Application had been made to the Venerable Society for the Propagation of the Gospel in Foreign Parts for assistance and promises had been made, on condition of their acquiring a glebe.
In 1744 an arrangement was made with Mr. William Gibbs of Boston, a graduate of Harvard, to take charge of the struggling parish and he crossed the ocean to obtain Holy Orders.
Among some letters to his home friends, found last year in Simsbury, where they had probably lain since the settlement of his estate, is one describing his voyage and telling of his ordination, in which he mentions that the Society had made a formal appropriation for his support and had kindly added a goodly sum for his expensive journey.
He was sent as Missionary to "Simsbury and Parts Adjacent." Each of the ponderous folios--standard theological works--sent over by the Society, as a gift to the Mission, bears to-day that inscription with the book plate of the Society for the Propagation of the Gospel.
Now in 1744, Simsbury, which had been quaintly described as "an appendix to the town of Windsor," whence its first settlers migrated, embraced the towns of Bloomfield, Canton, Avon, Granby, and East Granby; and the "parts adjacent" easily included Hartford, Windsor, and Farmington, not to mention portions of Fairfield County as well as of Berkshire and Hampden counties in Massachusetts.
The territorial extent of the field was indeed wide, though the number of his people could not have been large.
The change from Boston to a region where fields were more numerous than aught else must have been a marked one for the young clergyman.
His sister, Miss Elizabeth Gibbs, came to share his home and staid with him to the end.
For ten years he ministered to his scattered flock and then, because of his refusal to pay a tax laid for the support of the Congregational minister in Simsbury, he was arrested and taken to Hartford jail, thrown across a horse with his hands and feet so bound together as to make a human girth for the animal.
His wardens paid the tax and procured his release, but he never recovered from the nervous shock, and for the well-nigh twenty-three remaining years of his life, he was mildly insane and unable to officiate.
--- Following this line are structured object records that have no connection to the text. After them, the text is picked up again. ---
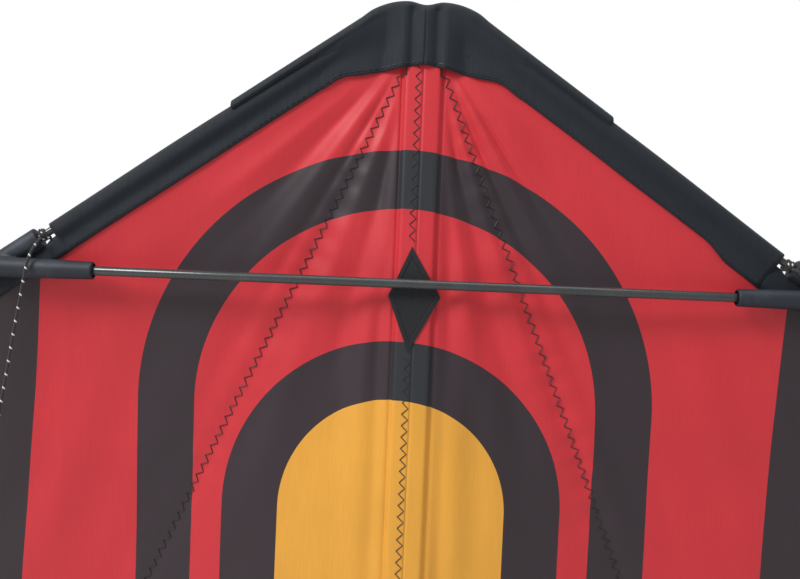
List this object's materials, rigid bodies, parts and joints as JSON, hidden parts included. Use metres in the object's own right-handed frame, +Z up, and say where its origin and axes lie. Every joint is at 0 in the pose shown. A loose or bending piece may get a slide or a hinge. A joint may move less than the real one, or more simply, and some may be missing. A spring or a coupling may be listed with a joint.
{
  "type": "delta kite",
  "caption": "Swept delta kite on a rod frame: sail halves in leading edge sleeves, straight spreaders across the front, moulded connectors and a cord bridle.",
  "frame": {"origin": "middle of the blunt nose, where the kite is hung", "axes": "+X to the right wing tip, +Y through the sail from the spreader side to the lee side, +Z up from tail to nose"},
  "size_m": [1.4128, 0.0755, 0.622],
  "materials": {
    "carbon": "satin pultruded carbon rod",
    "rubber": "matt moulded rubber",
    "tape": "matt woven edge tape",
    "sailcloth": "printed polyester with a soft satin sheen",
    "cord": "braided cord with a pale tracer"
  },
  "bodies": {
    "centre_line": {"spine_spar": "carbon", "spine_pocket_upper": "sailcloth", "spine_pocket_lower": "sailcloth", "nose_cover_centre": "tape", "spreader_patch": "tape", "spine_tail_cap": "rubber", "centre_tee": "rubber"},
    "left_wing": {"left_leading_edge_spar": "carbon", "left_upper_sleeve": "tape", "left_middle_sleeve": "tape", "left_lower_sleeve": "tape", "left_nose_cover": "tape", "left_tip_cap": "rubber", "left_upper_bridle_knot": "cord", "left_outer_bridle_knot": "cord", "left_inner_bridle_knot": "cord", "left_sail": "sailcloth", "left_upper_connector": "rubber", "left_lower_connector": "rubber", "left_lower_spreader": "carbon", "left_standoff_clip": "rubber", "left_standoff": "carbon", "left_standoff_cap": "rubber", "left_bridle_upper_leg": "cord", "left_bridle_outer_leg": "cord", "left_bridle_inner_leg": "cord", "left_tow_knot": "cord", "left_pigtail": "cord", "left_pigtail_knot": "cord", "upper_spreader": "carbon"},
    "right_wing": {"right_leading_edge_spar": "carbon", "right_upper_sleeve": "tape", "right_middle_sleeve": "tape", "right_lower_sleeve": "tape", "right_nose_cover": "tape", "right_tip_cap": "rubber", "right_upper_bridle_knot": "cord", "right_outer_bridle_knot": "cord", "right_inner_bridle_knot": "cord", "right_sail": "sailcloth", "right_upper_connector": "rubber", "right_lower_connector": "rubber", "right_lower_spreader": "carbon", "right_standoff_clip": "rubber", "right_standoff": "carbon", "right_standoff_cap": "rubber", "right_bridle_upper_leg": "cord", "right_bridle_outer_leg": "cord", "right_bridle_inner_leg": "cord", "right_tow_knot": "cord", "right_pigtail": "cord", "right_pigtail_knot": "cord"}
  },
  "joints": [
    {"name": "left_wing_fold", "type": "hinge", "parent": "centre_line", "child": "left_wing", "pos_m": [-0.0115, 0, -0.3], "axis": [0, 0, -1], "range_deg": [0, 70]},
    {"name": "right_wing_fold", "type": "hinge", "parent": "centre_line", "child": "right_wing", "pos_m": [0.0115, 0, -0.3], "axis": [0, 0, 1], "range_deg": [0, 70]}
  ]
}
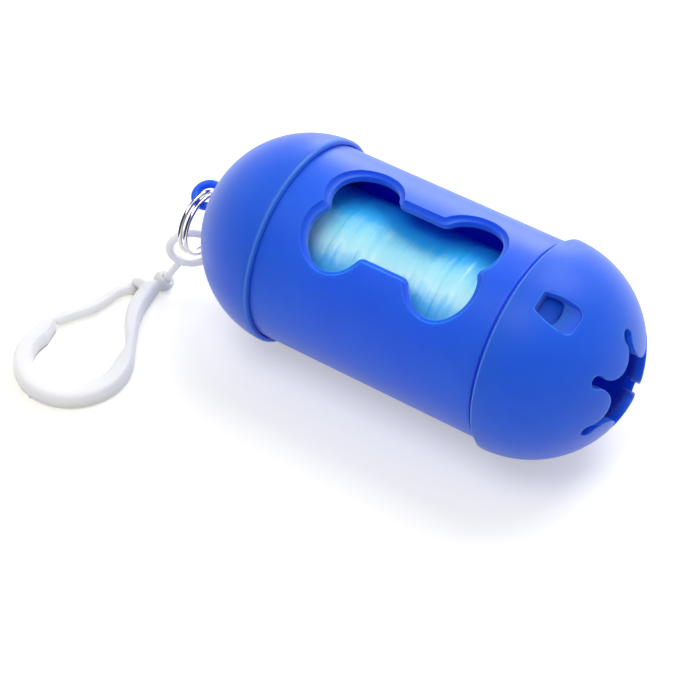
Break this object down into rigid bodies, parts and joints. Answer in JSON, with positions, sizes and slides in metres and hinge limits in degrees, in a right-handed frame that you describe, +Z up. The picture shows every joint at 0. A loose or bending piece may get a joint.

A portion of his stipend was continued by the Society for the Propagation of the Gospel, and till death gave him release he remained at his post.
He died amid the stormy days of the Revolution and was buried under the chancel of the church at whose altar he had ministered.
The insanity of Mr. Gibbs made it necessary to have an assistant and Mr. Roger Viets, a Simsbury man and a graduate of Yale, after officiating as lay reader for four years, went in 1763 to England and was ordained. Returning, he took up the work of the parish and for twenty-four years went in and out among its people.
He, too, saw the inside of Hartford jail, being arrested on suspicion of aiding in the escape of some Tories who were confined in the dungeons of Newgate. By way of emphasizing the suspicions he was put in irons. He was doubtless made of sterner stuff than Mr. Gibbs, for he eventually came out without permanent injury.
Of Mr. Gibbs's official acts no written record remains, but a portion of the one kept by Mr. Viets is in existence, and a perusal of it shows that he made many visits to the "parts adjacent," officiating frequently in Granby, occasionally in Hartford, where in the Court House he administered the communion to six or to nine communicants, sometimes in Westfield, Springfield, and Great Barrington, sometimes in Litchfield, New Milford, and Danbury. In all these places he evidently found children of the church who gladly availed themselves of the opportunity to have their children baptized.
In 1787 Mr. Viets removed to Digby, Nova Scotia, and I was intended that his nephew, Alexander Viets Griswold, should accompany him. Something prevented and the young man remained to become the first and only Bishop of the "Eastern Diocese."
At the time of his departure, Mr. Viets issued a "Serious Address and Farewell Charge to the Members of the Church of England in Simsbury and Parts Adjacent," copies of which are still in existence, from which may be gathered a summary of his work. He gives the number of Church families in the mission in 1759 as 75. In 1787 there were 280 "exclusive of the many that had emigrated and the few that had apostatized." He had baptized 122 adults and 1,749 infants, a total of 1871, giving an annual average of nearly 67.
During the ministry of Mr. Viets a church was built in the northern art of his field, now North Granby, called St. Ann's. This was, later, given up, and in its stead St. Peter's was built at Salmon Brook, somewhat nearer the mother church. Still later, this became a separate parish, though they were unable to support two incumbents, and it was generally under the care of the Rector of St. Andrew's, until 1845 or thereabouts.
The second St. Andrew's was built soon after the beginning of the nineteenth century, and was located nearly two miles south of the old site; but after a score or more of years it was moved to its present position only a few yards from the spot hallowed by the first one, and where, like that, it guards the last resting place of the generations of Churchmen "laid away in holy trust."
The earliest inscription in the churchyard was placed on a tiny stone to mark the resting-place of "Robin, son of John," a little Indian boy; and one wonders whether John was the earliest red child of the Church.